→ DATASET ENTRIES:
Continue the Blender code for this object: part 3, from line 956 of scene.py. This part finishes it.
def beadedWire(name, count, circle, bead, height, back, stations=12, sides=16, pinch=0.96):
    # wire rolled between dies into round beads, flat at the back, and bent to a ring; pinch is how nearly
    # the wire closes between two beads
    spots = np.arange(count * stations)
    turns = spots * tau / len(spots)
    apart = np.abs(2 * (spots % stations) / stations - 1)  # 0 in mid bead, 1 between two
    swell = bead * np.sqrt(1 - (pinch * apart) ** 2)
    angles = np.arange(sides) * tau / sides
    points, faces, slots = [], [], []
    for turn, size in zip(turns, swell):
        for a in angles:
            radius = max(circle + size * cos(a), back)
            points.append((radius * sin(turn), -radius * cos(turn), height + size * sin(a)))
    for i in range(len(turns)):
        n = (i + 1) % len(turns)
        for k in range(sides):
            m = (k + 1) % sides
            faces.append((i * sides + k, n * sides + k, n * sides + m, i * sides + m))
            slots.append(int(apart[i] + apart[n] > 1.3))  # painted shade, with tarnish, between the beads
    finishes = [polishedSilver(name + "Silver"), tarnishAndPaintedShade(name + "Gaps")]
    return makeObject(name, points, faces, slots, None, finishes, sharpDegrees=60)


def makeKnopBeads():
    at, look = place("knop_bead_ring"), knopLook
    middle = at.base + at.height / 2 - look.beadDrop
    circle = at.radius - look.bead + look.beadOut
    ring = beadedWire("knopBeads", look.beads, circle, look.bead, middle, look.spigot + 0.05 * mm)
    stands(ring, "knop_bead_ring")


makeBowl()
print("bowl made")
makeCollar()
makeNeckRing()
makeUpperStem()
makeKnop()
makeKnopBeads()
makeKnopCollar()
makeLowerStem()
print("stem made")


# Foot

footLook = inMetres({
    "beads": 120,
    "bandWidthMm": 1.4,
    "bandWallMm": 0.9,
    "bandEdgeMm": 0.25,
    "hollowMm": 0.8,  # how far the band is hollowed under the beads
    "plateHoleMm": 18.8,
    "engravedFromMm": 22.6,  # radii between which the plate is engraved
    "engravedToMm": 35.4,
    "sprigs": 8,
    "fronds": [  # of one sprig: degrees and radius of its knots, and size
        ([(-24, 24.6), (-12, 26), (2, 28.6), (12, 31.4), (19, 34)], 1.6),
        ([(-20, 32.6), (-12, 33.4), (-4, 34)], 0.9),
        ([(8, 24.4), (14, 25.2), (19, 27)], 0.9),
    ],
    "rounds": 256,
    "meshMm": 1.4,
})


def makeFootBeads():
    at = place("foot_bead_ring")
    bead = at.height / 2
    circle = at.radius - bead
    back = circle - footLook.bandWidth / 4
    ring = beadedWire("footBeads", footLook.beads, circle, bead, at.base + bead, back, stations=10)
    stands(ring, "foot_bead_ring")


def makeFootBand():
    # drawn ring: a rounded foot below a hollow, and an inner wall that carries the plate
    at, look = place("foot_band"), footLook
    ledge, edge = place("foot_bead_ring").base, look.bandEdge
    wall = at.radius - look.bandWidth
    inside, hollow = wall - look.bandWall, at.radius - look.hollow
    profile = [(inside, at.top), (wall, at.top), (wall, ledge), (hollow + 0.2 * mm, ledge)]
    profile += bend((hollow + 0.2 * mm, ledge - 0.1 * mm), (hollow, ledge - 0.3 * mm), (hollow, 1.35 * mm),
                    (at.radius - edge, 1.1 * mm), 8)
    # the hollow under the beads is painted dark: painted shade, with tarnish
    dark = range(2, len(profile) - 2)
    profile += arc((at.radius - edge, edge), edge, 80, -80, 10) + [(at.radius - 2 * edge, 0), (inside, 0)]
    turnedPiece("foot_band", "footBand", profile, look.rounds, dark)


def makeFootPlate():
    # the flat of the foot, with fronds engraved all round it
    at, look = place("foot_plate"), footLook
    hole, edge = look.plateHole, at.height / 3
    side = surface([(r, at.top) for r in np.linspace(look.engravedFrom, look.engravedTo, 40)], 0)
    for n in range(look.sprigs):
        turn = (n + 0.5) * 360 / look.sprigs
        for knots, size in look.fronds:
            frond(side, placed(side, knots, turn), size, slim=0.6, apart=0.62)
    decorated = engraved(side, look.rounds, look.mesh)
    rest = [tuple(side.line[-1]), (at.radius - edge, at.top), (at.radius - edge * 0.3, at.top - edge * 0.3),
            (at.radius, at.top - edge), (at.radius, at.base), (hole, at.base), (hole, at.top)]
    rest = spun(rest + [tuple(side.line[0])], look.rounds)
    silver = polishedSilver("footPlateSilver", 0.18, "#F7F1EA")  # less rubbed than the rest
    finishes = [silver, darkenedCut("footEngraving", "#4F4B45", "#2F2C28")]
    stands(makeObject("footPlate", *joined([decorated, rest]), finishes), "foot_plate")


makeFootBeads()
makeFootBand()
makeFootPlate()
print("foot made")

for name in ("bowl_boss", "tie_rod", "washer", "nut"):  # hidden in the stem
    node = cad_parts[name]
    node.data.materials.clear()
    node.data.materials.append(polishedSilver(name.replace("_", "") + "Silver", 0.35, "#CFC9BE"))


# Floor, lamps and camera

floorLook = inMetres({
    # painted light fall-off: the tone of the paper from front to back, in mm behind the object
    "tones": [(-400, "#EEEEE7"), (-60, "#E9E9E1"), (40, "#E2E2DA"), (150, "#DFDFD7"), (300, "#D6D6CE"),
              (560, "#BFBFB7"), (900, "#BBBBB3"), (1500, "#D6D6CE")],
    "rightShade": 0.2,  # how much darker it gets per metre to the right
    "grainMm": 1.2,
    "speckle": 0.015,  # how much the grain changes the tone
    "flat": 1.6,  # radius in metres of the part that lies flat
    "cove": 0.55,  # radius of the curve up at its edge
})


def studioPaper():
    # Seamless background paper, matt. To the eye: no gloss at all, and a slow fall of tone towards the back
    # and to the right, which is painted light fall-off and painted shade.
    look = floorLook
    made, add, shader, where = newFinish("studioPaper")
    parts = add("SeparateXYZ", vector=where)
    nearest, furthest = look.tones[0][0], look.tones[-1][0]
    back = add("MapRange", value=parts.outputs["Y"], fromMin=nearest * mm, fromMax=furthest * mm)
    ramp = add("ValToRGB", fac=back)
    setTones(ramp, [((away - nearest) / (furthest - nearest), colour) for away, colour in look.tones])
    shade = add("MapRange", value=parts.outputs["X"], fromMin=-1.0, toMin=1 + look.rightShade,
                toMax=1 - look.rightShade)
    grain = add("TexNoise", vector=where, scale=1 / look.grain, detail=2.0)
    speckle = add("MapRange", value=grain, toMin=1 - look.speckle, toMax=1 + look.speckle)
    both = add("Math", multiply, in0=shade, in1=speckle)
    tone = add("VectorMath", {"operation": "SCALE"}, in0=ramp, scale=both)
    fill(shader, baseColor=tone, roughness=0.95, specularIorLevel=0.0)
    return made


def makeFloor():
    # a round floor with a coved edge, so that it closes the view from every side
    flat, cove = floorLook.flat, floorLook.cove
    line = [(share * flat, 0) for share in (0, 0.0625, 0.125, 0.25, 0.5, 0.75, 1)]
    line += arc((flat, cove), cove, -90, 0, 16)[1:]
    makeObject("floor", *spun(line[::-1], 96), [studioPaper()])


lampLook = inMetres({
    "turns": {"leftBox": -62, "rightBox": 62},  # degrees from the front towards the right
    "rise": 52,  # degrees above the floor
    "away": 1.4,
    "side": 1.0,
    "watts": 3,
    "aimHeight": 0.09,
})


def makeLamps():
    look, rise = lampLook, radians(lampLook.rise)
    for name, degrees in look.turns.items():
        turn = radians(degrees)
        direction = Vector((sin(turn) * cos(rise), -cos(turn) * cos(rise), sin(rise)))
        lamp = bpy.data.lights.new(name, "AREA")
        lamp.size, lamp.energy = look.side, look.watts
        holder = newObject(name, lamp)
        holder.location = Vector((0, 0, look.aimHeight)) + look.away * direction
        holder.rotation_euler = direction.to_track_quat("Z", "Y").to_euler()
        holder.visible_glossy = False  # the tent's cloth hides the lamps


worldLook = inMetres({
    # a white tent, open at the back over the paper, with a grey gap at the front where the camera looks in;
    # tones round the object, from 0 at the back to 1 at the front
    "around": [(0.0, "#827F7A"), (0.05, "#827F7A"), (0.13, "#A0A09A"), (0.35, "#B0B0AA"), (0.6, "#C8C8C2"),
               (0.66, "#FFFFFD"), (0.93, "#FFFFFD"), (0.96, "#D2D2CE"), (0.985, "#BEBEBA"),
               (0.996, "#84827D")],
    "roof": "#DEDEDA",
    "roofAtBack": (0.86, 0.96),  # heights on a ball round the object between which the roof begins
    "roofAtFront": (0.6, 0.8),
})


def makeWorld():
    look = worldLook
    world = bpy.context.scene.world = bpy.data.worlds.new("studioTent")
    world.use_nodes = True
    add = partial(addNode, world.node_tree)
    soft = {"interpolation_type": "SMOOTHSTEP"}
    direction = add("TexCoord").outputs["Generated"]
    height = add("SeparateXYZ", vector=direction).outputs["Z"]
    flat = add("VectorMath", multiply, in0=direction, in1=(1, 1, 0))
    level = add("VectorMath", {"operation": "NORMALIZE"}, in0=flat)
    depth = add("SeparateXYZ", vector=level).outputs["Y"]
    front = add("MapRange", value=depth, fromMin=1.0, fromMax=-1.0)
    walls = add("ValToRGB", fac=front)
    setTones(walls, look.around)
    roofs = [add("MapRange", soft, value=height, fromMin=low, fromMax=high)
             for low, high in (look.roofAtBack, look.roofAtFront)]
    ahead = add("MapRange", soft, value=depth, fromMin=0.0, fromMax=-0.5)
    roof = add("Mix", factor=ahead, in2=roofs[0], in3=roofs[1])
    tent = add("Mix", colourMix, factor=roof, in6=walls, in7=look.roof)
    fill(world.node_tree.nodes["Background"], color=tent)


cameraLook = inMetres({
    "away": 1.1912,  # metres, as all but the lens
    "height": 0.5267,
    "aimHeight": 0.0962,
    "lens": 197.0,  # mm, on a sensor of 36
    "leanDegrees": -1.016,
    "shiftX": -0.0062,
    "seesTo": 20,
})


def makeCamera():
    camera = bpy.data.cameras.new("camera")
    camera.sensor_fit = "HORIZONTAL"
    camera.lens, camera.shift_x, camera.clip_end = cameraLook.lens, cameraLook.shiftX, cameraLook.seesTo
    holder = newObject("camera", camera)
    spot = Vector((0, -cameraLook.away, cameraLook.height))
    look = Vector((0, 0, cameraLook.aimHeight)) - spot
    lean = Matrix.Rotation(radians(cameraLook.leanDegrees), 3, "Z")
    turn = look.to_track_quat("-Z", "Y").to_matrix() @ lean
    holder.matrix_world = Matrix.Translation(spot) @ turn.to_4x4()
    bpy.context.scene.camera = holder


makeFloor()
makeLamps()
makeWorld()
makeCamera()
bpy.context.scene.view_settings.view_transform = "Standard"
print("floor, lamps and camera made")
---
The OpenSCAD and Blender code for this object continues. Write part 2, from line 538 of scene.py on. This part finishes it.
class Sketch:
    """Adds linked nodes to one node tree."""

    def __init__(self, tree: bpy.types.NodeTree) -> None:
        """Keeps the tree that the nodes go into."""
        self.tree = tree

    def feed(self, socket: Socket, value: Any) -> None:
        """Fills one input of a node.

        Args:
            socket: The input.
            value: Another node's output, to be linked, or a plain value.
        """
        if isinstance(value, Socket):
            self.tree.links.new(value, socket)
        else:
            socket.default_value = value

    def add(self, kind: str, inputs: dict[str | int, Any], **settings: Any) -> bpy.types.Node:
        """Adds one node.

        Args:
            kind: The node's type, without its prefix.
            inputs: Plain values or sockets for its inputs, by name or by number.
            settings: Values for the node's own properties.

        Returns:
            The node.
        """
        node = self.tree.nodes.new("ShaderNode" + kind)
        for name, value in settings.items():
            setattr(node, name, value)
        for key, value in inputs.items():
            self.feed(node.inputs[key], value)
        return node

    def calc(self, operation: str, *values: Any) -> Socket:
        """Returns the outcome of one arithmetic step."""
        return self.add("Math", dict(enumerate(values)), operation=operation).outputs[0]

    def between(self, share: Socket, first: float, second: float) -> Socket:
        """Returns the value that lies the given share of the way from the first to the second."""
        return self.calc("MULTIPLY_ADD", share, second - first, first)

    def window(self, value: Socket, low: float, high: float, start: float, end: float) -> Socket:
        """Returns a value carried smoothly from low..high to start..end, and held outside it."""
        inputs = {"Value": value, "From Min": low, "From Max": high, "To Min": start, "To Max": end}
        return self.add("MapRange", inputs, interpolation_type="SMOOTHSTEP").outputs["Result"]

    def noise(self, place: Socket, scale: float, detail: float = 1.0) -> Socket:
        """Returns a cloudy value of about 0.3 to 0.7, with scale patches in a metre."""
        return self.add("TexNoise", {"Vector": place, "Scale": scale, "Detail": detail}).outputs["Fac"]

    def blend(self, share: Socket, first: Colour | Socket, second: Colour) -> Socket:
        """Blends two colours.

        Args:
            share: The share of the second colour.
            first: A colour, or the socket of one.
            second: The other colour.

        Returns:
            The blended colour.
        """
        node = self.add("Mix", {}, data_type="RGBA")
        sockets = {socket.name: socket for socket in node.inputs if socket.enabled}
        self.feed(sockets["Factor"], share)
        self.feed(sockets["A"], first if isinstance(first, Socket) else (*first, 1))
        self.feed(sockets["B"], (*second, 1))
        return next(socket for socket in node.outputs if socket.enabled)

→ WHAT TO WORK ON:
Retype the portion of the data above that starts on the line with "The OpenSCAD and" and finishes on the line with "self.tree = tree", including both of those lines.

→ THE RESPONSE:
The OpenSCAD and Blender code for this object continues. Write part 2, from line 538 of scene.py on. This part finishes it.
class Sketch:
    """Adds linked nodes to one node tree."""

    def __init__(self, tree: bpy.types.NodeTree) -> None:
        """Keeps the tree that the nodes go into."""
        self.tree = tree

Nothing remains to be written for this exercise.